I was in Vegas last weekend visiting him and I knew I wanted to tell him that I love him. And I wanted to be the first one to say it. From day one he has always been so open with his emotions and his feelings for me and I’ve been more closed off. I’ve discovered in this new relationship that I’m not the best at putting words together to describe how I’m feeling.
I knew I was in love with him 2 weeks before I actually said it. But I wanted to wait to tell him until I could say it in person. We were lying in bed and I turned to him and said “I’m not sure if there’s a perfect time or perfect way to say this. But I wanted to tell you as soon as I saw you, that I’m in love with you. I love you.” and he kissed me and said “I love you too.”

He told me he’s loved me for awhile but was waiting to tell me until we went to Disneyland together in a few weeks, so he could say it under the fireworks.
I’m dating a romantic one, I tell ya.
But I couldnt have waited that long. I needed to tell him right away 🙂

So that’s my love story….

I’m In Love!!!!!

Gah! Who in a million years would have thought I’d be in love by September??? I mean… it all happened so fast but I’ve never felt more happy or more confident in a relationship in my life.

Every time he tells me he loves me… my heart skips a beat. Whether he says it in person, over the phone, or just through a text, it’s just the most amazing feeling in the world. Sometimes I just stare at the words when he writes it and I think “is this really happening to me?”

I was in Vegas last weekend visiting him and I knew I wanted to tell him that I love him. And I wanted to be the first one to say it. From day one he has always been so open with his emotions and his feelings for me and I’ve been more closed off. I’ve discovered in this new relationship that I’m not the best at putting words together to describe how I’m feeling. 
I knew I was in love with him 2 weeks before I actually said it. But I wanted to wait to tell him until I could say it in person. We were lying in bed and I turned to him and said “I’m not sure if there’s a perfect time or perfect way to say this. But I wanted to tell you as soon as I saw you, that I’m in love with you. I love you.” and he kissed me and said “I love you too.”

He told me he’s loved me for awhile but was waiting to tell me until we went to Disneyland together in a few weeks, so he could say it under the fireworks.
I’m dating a romantic one, I tell ya. 
But I couldnt have waited that long. I needed to tell him right away 🙂

So that’s my love story…. 

I really like this article!!

Staying Is Settling: Why You Need To Move At Least 5 Times In Your Life

Link

I’ll be 30 in just 4 ½ months and I can’t believe it!
I LOVED my 20s and I used to think of 30 as my scary age… but now I’m very excited for my 30s.
I do believe you become a better woman in your 30s and that you realize your strengths, weaknesses and what you can do to stay happy and become successful

Great article!

The Power of 29: An Ode to Being Almost 30 — The Cut

Link

It only takes one moment…

Finally… I am finding the time to sit down and write down what has been going on in my life in just the last month or so.
It’s truly bizzarre how so much has changed SO quickly. And what’s even more crazy is how everything just sort of happened at once.
I’ve been blogging for about 4 years now… and I’ve written story after story of all the struggles I’ve faced trying to find my match. A person who I could click with, feel a mutual connection with and a person I could just find my special place in the world with.
And… it finally happened.

Good news, I have met and I am currently in a relationship with an amazing man!!
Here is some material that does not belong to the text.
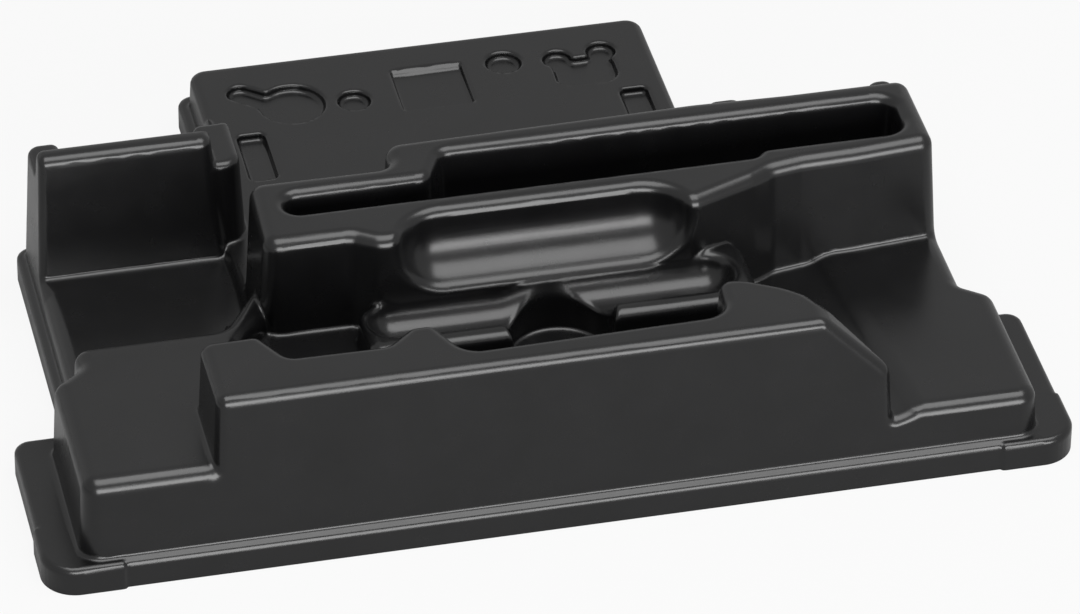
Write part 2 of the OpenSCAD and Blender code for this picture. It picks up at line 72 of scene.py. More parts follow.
SHEET_T = 2.0
LEAN = math.tan(math.radians(3))  # draft of the walls
SLANT = math.cos(math.atan(LEAN))  # makes a distance in plan one that is square to such a wall
HOLE_LEAN = 0.1  # draft of the round holes

# Edges and fillets, seen in section
EDGE_R = 3.0  # of the posts and the bumps
SLOT_EDGE_R = 4.0
FRONT_EDGE_R = 4.0  # of the front block
MIDDLE_EDGE_R = 5.0  # of the middle block
LEFT_EDGE_R = 3.6  # of the left block's ridge
LEFT_SHELF_EDGE_R = 5.6  # where the left shelf meets the outer walls
LEFT_SHELF_INNER_R = 5.0  # over its own walls
RIM = 4.6  # of the nest and the trough
BAY_RIM = 1.8
FOOT_R = 1.6  # fillet where a wall meets a floor
SLOT_FOOT_R = 2.0
RECESS_FOOT_R = 1.0
SKIRT_EDGE_R = 2.5
SHELF_EDGE_R = 2.4  # of the low panel
RIM_R = 1.2  # of the recesses
FINE_R = 0.8  # of the dimples' rims and of the square recess's foot
RAMP_EDGE_R = 2.0
NOSE_EDGE_R = 2.2

# Corners, seen in plan
PAD_CORNER_R = 13  # of the ears and their pads
OUTER_CORNER_R = 6  # of the rest of the flange
INNER_CORNER_R = 4.6
FRONT_WALL_R, WALL_CORNER_R, INNER_WALL_R = 8, 7, 4  # of the outer walls
SHARP = 1  # of a corner that barely shows, or that the outer walls cut away

# The outer walls, where they meet the flange's top
FRONT_Y, SIDE_X, WAIST_X = 4.2, 174.5, 164.5
SIDE_STEP_Y, SIDE_STEP_D = 69.0, 8.0  # the step from the ears' width to the waist's
WAIST_BACK = 194.0
BACK_Y = FLANGE_D - 4.0
TAIL_RIM = 3.5  # from the flange's sides to the walls, at the tail

# Heights
WELL_H, PANEL_H, RIGHT_SHELF_H, STEP_FLOOR_H, LEFT_SHELF_H = 22.5, 25.5, 29.0, 32.0, 43.0
SLOT_FLOOR_H = 27.0
NOSE_H = 47.5  # where the front block's slope ends at the right
BACK_STEP_H, POST_H, BUMP_H = 50.0, 60.0, 60.0

# Places in plan
PANEL_BACK = BACK_Y - LEAN * (PANEL_H - FLANGE_H)
FAR = 40.0  # how far an outline is carried past the front wall, which cuts it
BEYOND_X, BEYOND_Y = 220, 330  # past the side walls and past the rear wall
FACET_SLOPE, FACET_CREASE_R = 0.4, 6.0  # of the facet at the back of the left shelf
RAMP_FRONT, RAMP_BACK, RAMP_W = (129, FRONT_Y), (119, 111), 6.0  # the ramp's upper edge
NOSE_START_X, NOSE_X = 94.5, 117.5  # the slope of the front block
BUMP_BACK = 166.6
BUMPS = ((95.9, 7.0), (155.9, 5.2))  # the middle and half the width of each

# The seats of the round tool
NEST_Y, NEST_Z, NEST_R, NEST_X = 85.4, 64.6, 17.5, (-25.0, 47.0)
TROUGH_Y, TROUGH_Z, TROUGH_R, TROUGH_X = 77.4, 45.0, 10.4, (-46, 67)  # the left half's axis
# The step up to the trough's right half: height, start and width
TROUGH_STEP, TROUGH_STEP_X, TROUGH_STEP_W = 2.8, -8, 14
TROUGH_RIM_UP = 0.3  # the front rim's crest over the axis
# From the trough's axis to the middle of its front rim
TROUGH_REACH = math.sqrt((TROUGH_R + RIM) ** 2 - (RIM - TROUGH_RIM_UP) ** 2)
BENCH_LEFT, BENCH_RIGHT = -59.5, 84.5
BAY_X, BAY_Y, BAY_R = 11.0, 66.0, 19.8

# The left block
RIDGE_FRONT, RIDGE_RIGHT, POST_FRONT = 163.8, -97.5, 163.5
RIDGE_D = 8.5  # depth of the ridge's top
RIDGE_LEAN_BACK, RIDGE_LEAN_SIDE = 8.5 / 64.5, math.tan(math.radians(5))  # for each mm down
RIDGE_REAR_R = 1.0

# The recesses of the rear panel, with their places from the panel's rear edge
RECESS_D, DIMPLE_D, SEAT_D, SQUARE_D, POCKET_D = 5, 3, 6.5, 2.5, 6
KEY_X, KEY_Y, KEY_R, KEY_SMALL_R = -52.0, 30.5, 12.5, 5
LOBE_X, LOBE_Y, LOBE_R, LOBE_OUT = 62.0, 29, 5.5, 8.75
BLEND_R = 1.5  # between the lobes of a recess
HOLES = ((-28.5, 33, 6.2), (32.5, 20, 6.8))  # place and radius of the round holes
DIMPLE_R = 3
SQUARE_X, SQUARE_Y, SQUARE_HALF = 2.5, 30, 13.5
POCKETS_X, POCKET_Y, POCKET_LENGTH, POCKET_HALF = (-71.5, 77.0), 47, 30, 5.25

# The mesh
# Over this distance from an outline's box only a rough distance is given: that to the box and more
FAR_AWAY, AND_MORE = 12, 10.0
SLAB = 64  # how many layers of the grid are worked out at once
# The grid's step and about how many triangles are kept, for each face of the sheet
UPPER_PITCH, UPPER_TRIANGLES = 1.0, 150000
LOWER_PITCH, LOWER_TRIANGLES = 1.5, 36000
FLAT_AREA, FLAT_ANGLE = 3.0, 12.0  # triangles from this area shade flat, within this angle

# The plastic
BLACK, WORN_BLACK = (0.003, 0.003, 0.0032), (0.0045, 0.0045, 0.0048)
ROUGHNESS = (0.24, 0.28)

# The studio, in metres, degrees and watts:
# name, elevation, distance, place along X, length, height, power
LIGHTS = (("front", 16, 2.2, 0.3, 2.6, 0.95, 62), ("top", 76, 2.2, 0.3, 2.6, 1.5, 52))
WORLD_STRENGTH, WORLD_SHINE = 0.25, 0.6  # what lights the object, and what its gloss shows
FLOOR_SIZE, FLOOR_COLOUR = 12.0, (0.42, 0.42, 0.42)
FLOOR_GLOW = 0.9  # how white the floor is to the camera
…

His name is Will… and surprising enough… I’ve known of him for years.
About 6 weeks ago I took a weekend vacation to Las Vegas with some of my closest girlfriends. The very first night we went out, one of my guy friends who I’ve known since high school heard I was in Vegas and sent me a text wanting to meet up. So he came out with his roommate, who just happened to be Will. And it’s so funny how it happened but for some reason the moment I saw Will, I was immediately drawn to him. I was giddy he was there and from that point on in the night, I just wanted to be around him.
He hung out with all of us for the rest of the night and knowing my skills, he probably had no idea I was even interested. But something lined up for us…because he ended up reaching out to me the next day and spent the rest of the weekend hanging out. By Sunday, I had realized more and more, in just that short of time, that he was an even better guy than I had guessed. Luckily, even after I had left Las Vegas he continued to text me. And we began talking all day every day for the next 2 weeks.
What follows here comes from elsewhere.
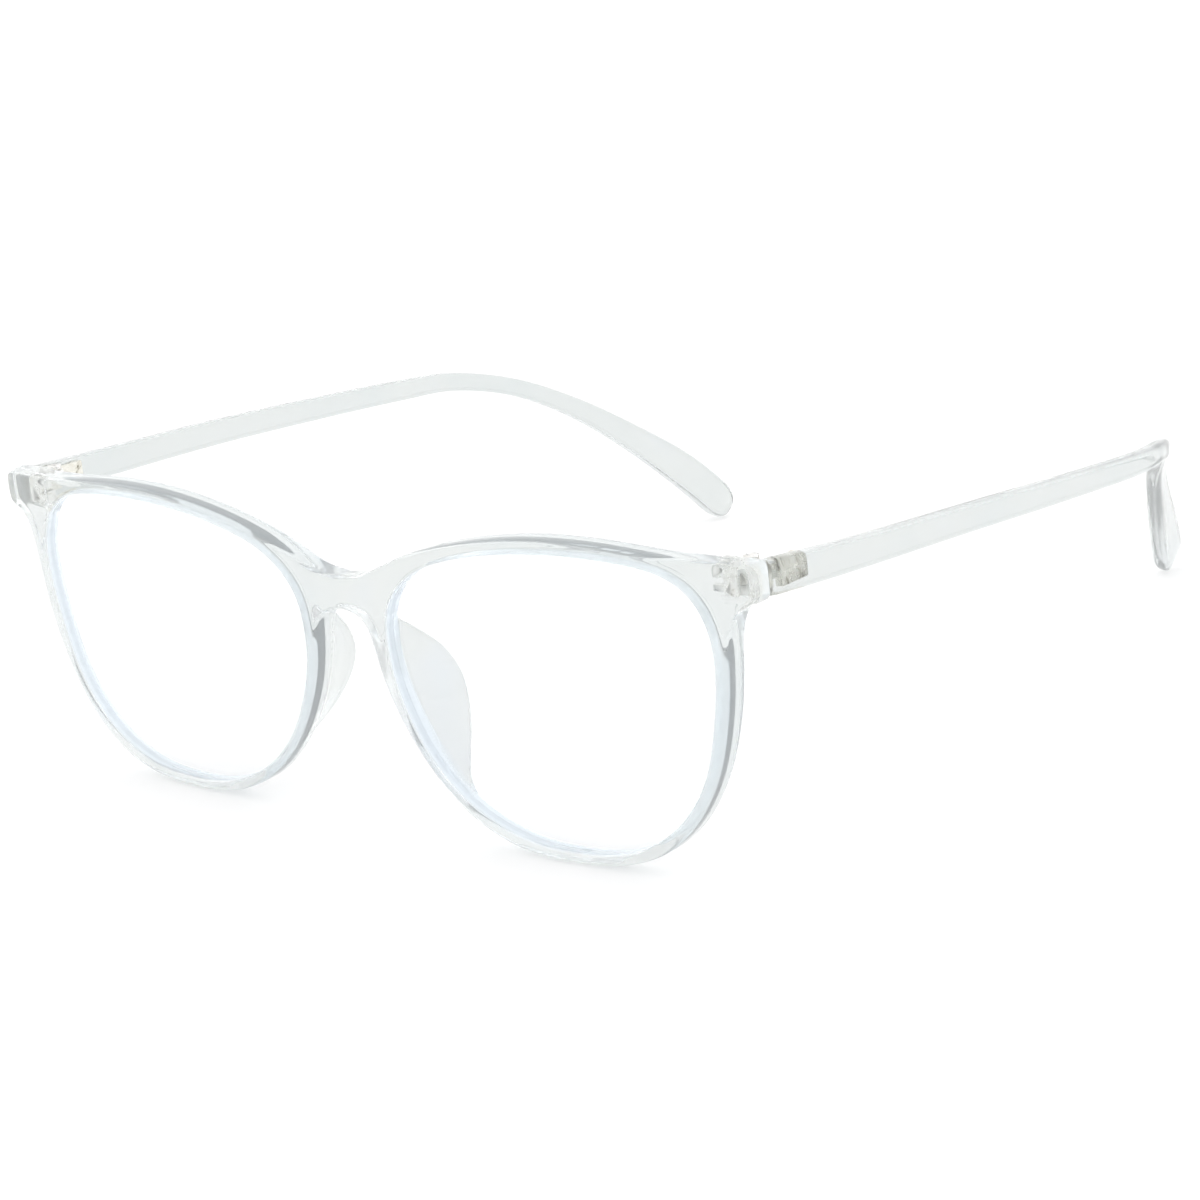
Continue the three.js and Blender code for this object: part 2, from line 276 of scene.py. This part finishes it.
def merged(name, parts):
    """One closed skin over overlapping closed parts, with its joins softened."""
    points, faces = [], []
    for part_points, part_faces in parts:
        base = len(points)
        points += part_points
        faces += [tuple(base + i for i in face) for face in part_faces]
    obj = new_mesh_object(name, points, faces)
    remesh = obj.modifiers.new("skin", "REMESH")
    remesh.mode = "VOXEL"
    remesh.voxel_size = SKIN_VOXEL
    remesh.use_smooth_shade = True
    soften = obj.modifiers.new("soften", "SMOOTH")
    soften.factor, soften.iterations = 0.5, SKIN_ROUNDS
    apply_modifiers(obj)
    return obj


def smooth(obj, material):
    """Gives an object one material and smooth shading."""
    obj.data.materials.clear()
    obj.data.materials.append(material)
    obj.data.polygons.foreach_set("use_smooth", [True] * len(obj.data.polygons))


def mark_points(obj, name, values):
    """Keeps a number for each point of a mesh, for its material to read."""
    obj.data.attributes.new(name, "FLOAT", "POINT").data.foreach_set("value", values)


def settle(obj, body, node, material, mirror=False):
    """Puts a millimetre object into the frame, as the shown form of its CAD node."""
    turn = Matrix.Scale(-1, 4, (1, 0, 0)) if mirror else Matrix.Identity(4)
    obj.data.transform(TO_FRAME @ turn)
    if mirror:
        obj.data.flip_normals()
    smooth(obj, material)
    obj.data.update()
    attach(obj, body)
    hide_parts(node)


# ---- Materials ------------------------------------------------------------------------------

def fill_ramp(ramp, stops):
    """Sets a colour ramp to stops of (position, colour)."""
    while len(ramp.elements) < len(stops):
        ramp.elements.new(0.5)
    for element, (at, colour) in zip(ramp.elements, stops):
        element.position, element.color = at, (*colour, 1)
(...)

I took a spur of the moment trip to Vegas to see him and the weekend went perfectly and I realized “I really like this guy!” 5 weeks after we “met” and I was visiting him for the 2nd time in Vegas, he asked me to be his girlfriend. It was fast but it just felt right!

I walked around for years and YEARS never knowing if I’d ever find a partner. And though I never gave up hope, I did get very depressed about it.
And now just like THAT, I have this amazing guy in my life. He has the kindest heart, he’s funny, he’s outgoing and he likes me just for me. Which probably sounds SO cliche…but I can’t even describe to you how hard of a concept it is for me to grasp that this guy really just likes me.

He makes me happy and smile every single day, multiple times a day.
He’s flying in tomorrow evening to stay with me for 4 days. And I cannot wati!! He’s going to meet all my friends in LA and I’m just excited to spend more time with him.

I also start a new job Monday!! Which I will discuss in a different post.